**To do:**
Only the lines from the one with "geometry.setIndex(triangles);" through the one with "bpy.context.scene.collection.objects.link(empty)" are to be restated, word for word, with both of them included.

**Data excerpt:**

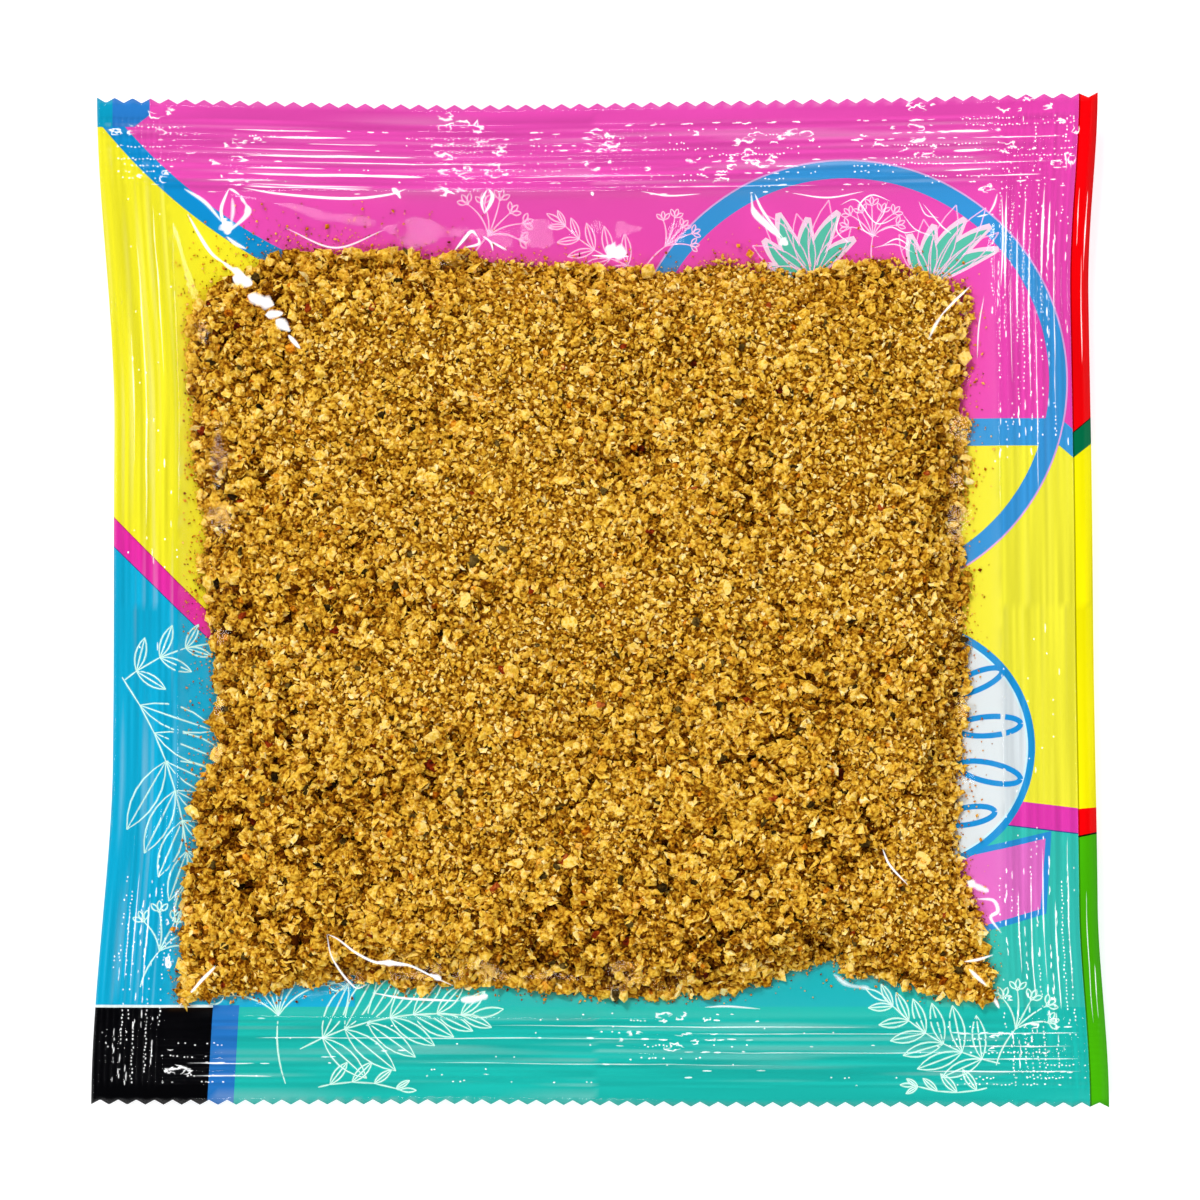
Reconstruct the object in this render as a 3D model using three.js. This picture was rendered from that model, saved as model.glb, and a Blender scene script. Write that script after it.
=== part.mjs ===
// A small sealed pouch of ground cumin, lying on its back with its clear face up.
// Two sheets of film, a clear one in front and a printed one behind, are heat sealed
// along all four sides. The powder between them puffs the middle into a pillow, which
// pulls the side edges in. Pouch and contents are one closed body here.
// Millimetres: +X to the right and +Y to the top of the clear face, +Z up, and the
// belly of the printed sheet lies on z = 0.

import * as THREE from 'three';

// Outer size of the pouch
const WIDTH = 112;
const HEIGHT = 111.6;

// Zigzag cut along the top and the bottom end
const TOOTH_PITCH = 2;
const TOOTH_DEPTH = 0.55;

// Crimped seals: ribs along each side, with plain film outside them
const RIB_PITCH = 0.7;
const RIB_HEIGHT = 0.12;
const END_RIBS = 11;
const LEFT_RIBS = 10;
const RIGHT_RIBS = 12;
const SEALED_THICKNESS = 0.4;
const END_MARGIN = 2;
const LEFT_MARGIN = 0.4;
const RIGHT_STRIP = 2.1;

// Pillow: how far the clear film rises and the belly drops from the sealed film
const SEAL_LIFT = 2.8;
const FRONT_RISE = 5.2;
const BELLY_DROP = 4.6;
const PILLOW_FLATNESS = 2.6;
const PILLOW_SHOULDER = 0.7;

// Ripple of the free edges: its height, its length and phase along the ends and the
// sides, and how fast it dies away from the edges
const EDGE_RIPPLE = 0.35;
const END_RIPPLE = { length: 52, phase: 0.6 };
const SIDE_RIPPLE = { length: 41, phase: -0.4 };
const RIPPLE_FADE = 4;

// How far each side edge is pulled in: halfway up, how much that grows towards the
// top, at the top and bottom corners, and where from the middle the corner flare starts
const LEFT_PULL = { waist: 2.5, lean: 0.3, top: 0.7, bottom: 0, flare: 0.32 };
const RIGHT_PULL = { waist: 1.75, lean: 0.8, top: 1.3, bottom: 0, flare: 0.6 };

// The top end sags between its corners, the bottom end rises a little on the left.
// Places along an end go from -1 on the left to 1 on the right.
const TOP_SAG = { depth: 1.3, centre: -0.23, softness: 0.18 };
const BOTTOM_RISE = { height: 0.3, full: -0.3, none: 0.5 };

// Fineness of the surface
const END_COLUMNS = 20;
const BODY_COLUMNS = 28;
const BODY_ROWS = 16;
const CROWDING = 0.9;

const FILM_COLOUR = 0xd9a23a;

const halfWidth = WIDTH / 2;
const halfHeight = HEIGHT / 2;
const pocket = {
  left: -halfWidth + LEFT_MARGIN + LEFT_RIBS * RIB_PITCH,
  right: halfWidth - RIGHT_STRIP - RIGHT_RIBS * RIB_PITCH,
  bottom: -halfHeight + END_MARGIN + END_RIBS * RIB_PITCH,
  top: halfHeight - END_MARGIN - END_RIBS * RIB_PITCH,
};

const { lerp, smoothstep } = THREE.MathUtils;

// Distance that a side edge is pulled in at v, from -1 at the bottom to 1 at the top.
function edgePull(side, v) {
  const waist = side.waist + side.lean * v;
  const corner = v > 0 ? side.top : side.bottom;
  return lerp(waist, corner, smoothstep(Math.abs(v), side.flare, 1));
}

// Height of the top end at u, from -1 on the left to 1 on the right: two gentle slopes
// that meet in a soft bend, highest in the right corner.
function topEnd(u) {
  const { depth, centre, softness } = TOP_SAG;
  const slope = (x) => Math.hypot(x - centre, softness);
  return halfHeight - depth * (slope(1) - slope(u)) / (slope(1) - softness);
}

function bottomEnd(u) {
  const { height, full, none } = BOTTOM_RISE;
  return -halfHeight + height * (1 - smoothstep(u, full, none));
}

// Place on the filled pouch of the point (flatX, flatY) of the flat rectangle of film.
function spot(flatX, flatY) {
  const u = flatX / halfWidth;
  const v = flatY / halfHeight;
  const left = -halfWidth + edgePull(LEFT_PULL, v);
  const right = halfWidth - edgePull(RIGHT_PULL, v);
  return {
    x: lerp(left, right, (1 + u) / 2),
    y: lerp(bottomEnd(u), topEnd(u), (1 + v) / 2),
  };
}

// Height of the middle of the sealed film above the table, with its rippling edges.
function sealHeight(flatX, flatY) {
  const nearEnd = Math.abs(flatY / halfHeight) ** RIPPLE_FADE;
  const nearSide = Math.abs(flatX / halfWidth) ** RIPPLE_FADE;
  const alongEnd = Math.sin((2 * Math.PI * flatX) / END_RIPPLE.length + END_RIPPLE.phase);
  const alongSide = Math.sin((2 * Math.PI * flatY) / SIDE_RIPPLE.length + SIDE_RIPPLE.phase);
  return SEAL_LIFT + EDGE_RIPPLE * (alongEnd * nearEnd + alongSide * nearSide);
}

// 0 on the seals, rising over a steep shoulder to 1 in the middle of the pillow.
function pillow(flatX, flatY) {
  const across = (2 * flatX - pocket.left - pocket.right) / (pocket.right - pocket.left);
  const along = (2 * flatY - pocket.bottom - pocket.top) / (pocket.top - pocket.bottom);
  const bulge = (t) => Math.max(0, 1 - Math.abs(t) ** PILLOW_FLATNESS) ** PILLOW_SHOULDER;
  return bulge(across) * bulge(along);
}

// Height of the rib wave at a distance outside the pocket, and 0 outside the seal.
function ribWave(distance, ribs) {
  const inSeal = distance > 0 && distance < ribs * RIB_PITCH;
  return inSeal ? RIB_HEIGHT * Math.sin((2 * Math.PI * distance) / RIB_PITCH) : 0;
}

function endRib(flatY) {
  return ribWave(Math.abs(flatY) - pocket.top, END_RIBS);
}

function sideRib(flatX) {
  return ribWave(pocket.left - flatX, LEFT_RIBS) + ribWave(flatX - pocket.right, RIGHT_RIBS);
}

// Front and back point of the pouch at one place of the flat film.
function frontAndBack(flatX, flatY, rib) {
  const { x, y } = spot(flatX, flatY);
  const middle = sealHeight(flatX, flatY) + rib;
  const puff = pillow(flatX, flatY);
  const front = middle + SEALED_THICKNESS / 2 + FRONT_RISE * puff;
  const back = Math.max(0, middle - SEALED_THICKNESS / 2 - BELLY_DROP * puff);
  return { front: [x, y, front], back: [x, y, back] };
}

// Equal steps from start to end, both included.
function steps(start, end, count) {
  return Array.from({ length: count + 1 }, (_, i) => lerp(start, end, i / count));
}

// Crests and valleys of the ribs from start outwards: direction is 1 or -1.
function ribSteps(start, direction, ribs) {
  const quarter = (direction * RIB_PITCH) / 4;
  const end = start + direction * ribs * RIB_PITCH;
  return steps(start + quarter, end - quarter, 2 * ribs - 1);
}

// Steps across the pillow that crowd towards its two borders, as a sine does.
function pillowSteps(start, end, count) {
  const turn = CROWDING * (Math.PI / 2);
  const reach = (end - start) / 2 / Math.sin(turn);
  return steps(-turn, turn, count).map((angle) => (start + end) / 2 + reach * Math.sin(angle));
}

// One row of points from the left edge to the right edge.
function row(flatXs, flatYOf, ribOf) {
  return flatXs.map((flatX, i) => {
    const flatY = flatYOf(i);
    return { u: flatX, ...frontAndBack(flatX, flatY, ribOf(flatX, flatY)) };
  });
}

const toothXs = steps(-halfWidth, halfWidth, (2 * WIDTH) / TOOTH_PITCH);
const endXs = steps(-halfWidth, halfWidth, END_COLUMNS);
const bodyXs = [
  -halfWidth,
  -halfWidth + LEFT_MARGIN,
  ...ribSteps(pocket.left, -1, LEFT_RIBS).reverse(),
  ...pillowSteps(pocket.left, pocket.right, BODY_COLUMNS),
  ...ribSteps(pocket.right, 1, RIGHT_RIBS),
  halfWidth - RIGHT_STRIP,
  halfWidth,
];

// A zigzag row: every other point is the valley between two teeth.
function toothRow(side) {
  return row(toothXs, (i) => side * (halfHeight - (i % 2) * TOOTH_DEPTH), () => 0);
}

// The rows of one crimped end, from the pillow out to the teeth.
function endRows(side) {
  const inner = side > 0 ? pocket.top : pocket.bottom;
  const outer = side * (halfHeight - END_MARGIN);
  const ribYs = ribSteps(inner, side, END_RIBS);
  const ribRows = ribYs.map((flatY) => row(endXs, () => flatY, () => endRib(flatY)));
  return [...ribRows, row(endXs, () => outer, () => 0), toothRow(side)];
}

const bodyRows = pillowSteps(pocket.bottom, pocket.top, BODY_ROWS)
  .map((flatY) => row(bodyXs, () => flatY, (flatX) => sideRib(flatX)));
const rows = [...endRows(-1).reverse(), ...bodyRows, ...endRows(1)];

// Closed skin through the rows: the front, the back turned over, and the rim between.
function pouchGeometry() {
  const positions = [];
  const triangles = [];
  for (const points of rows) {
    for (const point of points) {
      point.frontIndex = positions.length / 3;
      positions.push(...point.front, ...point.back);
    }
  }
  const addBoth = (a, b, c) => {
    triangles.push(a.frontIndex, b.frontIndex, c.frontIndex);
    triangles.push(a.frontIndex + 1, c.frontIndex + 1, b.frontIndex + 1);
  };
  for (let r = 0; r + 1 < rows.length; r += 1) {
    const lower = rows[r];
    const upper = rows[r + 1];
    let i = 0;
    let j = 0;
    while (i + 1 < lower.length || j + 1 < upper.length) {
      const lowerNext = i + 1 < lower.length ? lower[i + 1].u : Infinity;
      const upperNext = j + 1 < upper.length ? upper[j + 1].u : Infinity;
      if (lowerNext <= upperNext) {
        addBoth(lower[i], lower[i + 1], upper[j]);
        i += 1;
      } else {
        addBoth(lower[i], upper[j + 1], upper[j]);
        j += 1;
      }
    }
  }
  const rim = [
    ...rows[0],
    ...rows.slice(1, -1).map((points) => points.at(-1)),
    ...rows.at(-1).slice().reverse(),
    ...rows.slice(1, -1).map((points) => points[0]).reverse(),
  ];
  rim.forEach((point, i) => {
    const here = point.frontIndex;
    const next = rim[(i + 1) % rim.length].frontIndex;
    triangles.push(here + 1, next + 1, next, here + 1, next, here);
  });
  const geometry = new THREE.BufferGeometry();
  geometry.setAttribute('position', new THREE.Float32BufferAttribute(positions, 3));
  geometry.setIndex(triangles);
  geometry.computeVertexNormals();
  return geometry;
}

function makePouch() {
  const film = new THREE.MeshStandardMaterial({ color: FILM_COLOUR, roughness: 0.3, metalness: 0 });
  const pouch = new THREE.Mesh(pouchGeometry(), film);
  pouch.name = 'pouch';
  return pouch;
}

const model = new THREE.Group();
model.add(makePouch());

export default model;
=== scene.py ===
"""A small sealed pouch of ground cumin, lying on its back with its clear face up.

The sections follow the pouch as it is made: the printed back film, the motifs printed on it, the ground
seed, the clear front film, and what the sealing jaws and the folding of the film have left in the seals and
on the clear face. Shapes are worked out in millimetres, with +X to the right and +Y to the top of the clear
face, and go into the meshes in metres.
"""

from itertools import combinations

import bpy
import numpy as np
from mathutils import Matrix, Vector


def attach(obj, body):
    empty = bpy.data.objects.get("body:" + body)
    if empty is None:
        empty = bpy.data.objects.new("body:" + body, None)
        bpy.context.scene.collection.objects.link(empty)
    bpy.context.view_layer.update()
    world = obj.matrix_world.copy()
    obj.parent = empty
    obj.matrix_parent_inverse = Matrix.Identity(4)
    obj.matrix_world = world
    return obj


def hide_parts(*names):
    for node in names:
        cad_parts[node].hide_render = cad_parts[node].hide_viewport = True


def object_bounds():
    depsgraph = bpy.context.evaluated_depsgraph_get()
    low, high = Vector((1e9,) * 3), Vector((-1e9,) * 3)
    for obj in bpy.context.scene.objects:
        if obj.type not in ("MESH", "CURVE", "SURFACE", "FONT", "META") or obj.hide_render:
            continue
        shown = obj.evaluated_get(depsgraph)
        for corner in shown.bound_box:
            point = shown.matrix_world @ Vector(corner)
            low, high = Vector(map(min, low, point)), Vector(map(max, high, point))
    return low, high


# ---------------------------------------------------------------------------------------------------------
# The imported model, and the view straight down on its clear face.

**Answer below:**
  geometry.setIndex(triangles);
  geometry.computeVertexNormals();
  return geometry;
}

function makePouch() {
  const film = new THREE.MeshStandardMaterial({ color: FILM_COLOUR, roughness: 0.3, metalness: 0 });
  const pouch = new THREE.Mesh(pouchGeometry(), film);
  pouch.name = 'pouch';
  return pouch;
}

const model = new THREE.Group();
model.add(makePouch());

export default model;
=== scene.py ===
"""A small sealed pouch of ground cumin, lying on its back with its clear face up.

The sections follow the pouch as it is made: the printed back film, the motifs printed on it, the ground
seed, the clear front film, and what the sealing jaws and the folding of the film have left in the seals and
on the clear face. Shapes are worked out in millimetres, with +X to the right and +Y to the top of the clear
face, and go into the meshes in metres.
"""

from itertools import combinations

import bpy
import numpy as np
from mathutils import Matrix, Vector


def attach(obj, body):
    empty = bpy.data.objects.get("body:" + body)
    if empty is None:
        empty = bpy.data.objects.new("body:" + body, None)
        bpy.context.scene.collection.objects.link(empty)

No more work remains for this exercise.